Control selection and spectrum bias

The comparison against healthy children is informative for biological contrast but diverges from the diagnostic question faced in practice: Distinguishing PFIA from symptomatic non-PFIA presentations (such as perianal dermatitis, fissure, and nonfistulizing abscess). Healthy controls can inflate separation and net-benefit estimates[2]. We encourage a complementary analysis using age-matched clinical controls, which would more closely mirror triage and referral decisions.

Age handling in an infant-heavy cohort

CBC values change rapidly across early life (for example, physiologic lymphocytosis)[3]. The apparent differences, higher lymphocyte counts and lower composite ratios among cases, may be partly age-structured. Incorporating restricted cubic splines for age, converting CBCs to age-specific z-scores/percentiles, and presenting age-stratified effect sizes (or propensity-matched analyses within ± 1-2 months) would clarify disease-specific signals beyond maturation effects.

Timing and indication of blood draws

If cases were sampled at admission and controls at routine consultation, acute intercurrent illness, antimicrobial exposure, or periprocedural states could transiently alter leukocyte profiles. Reporting fever/infection status, recent medications, and the symptom-to-phlebotomy interval and conducting sensitivity analyses excluding acute infections would mitigate indication bias.

Statistical implementation and reporting

Association methods: Mantel’s test targets correlations between distance matrices and is not well aligned with the variable-to-variable association in this context[4]. Spearman’s test (and age-adjusted partial correlations) provides a clearer link between variables and clinical interpretation.

Model specification and calibration: Reporting odds ratios per interquartile range, checking nonlinearity (splines) and multicollinearity (variance inflation factors), and providing calibration metrics (intercept, slope, Brier score with calibration plots) will enhance transparency[5].

Validation and decision curves

ROC and DCA estimated on the same dataset risk optimistic performance.
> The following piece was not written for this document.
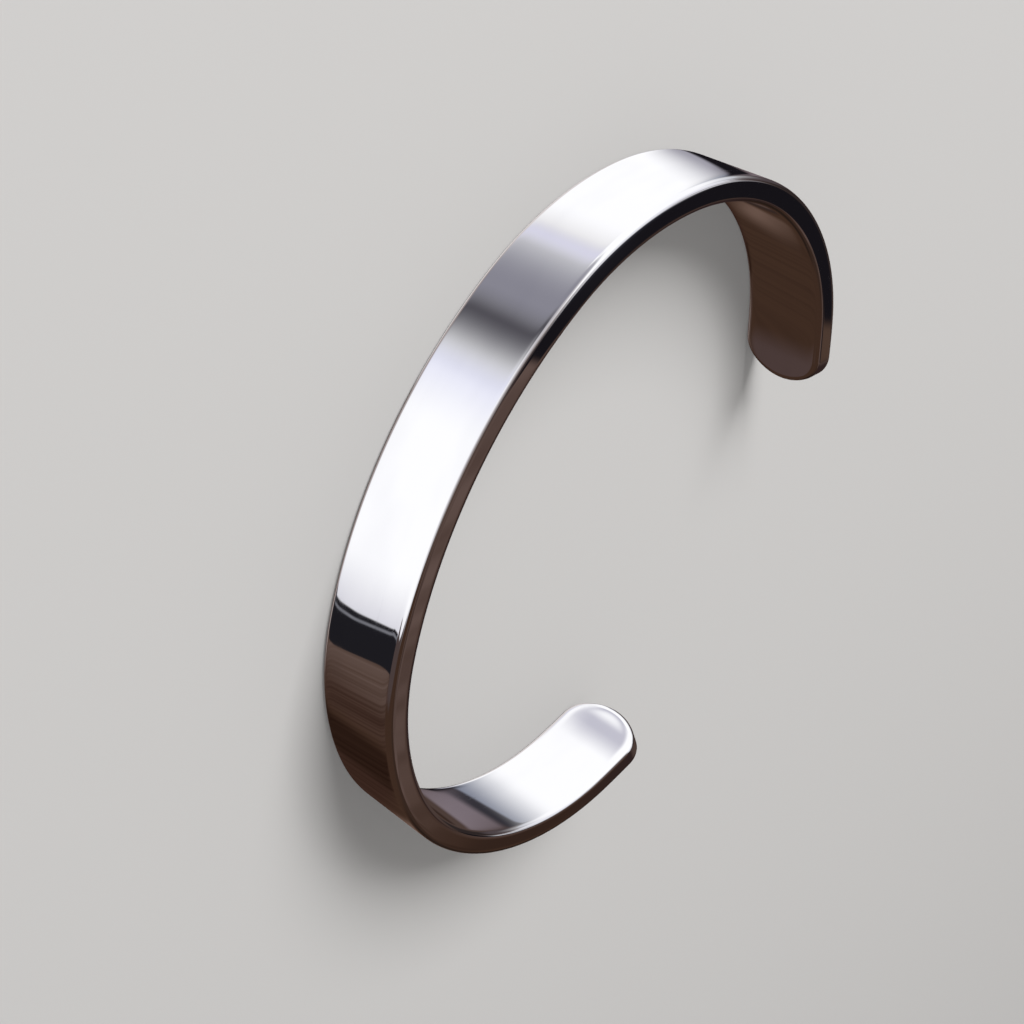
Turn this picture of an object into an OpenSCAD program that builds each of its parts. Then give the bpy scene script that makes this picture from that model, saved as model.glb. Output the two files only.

We recommend k-fold cross-validation or temporal holdout prior to thresholding, bootstrap optimism-correction for the area under the curve and net benefit, and DCAs computed from validated predictions[6]. Clear figure legends stating model formulas, covariate scaling, threshold ranges, and the “treat-all/treat-none” references will aid interpretability[7]. As currently drawn, panels A-B of Figure 4 are ROC curves, whereas panels C-D are DCAs.

Formatting consistency regarding sex stratification

The manuscript states that only male children were included; therefore, figures and text should not indicate sex-stratified analyses. Specifically, the title/Legend of Figure 3 should be corrected from “according to age and sex” to “according to age”, and any remaining references to sex-stratified results should be removed for consistency with the inclusion criteria.

CONCLUSION

This study makes a valuable contribution by exploring pragmatic, widely accessible hematologic markers in a large pediatric PFIA cohort, an approach with clear clinical relevance and scalability. Implementing the above refinements would not only address potential sources of bias but also determine whether CBC-derived indices retain their promising performance in settings that reflect real-world decision-making. If so, the field will gain a low-cost, implementable tool to support early recognition and management of PFIA.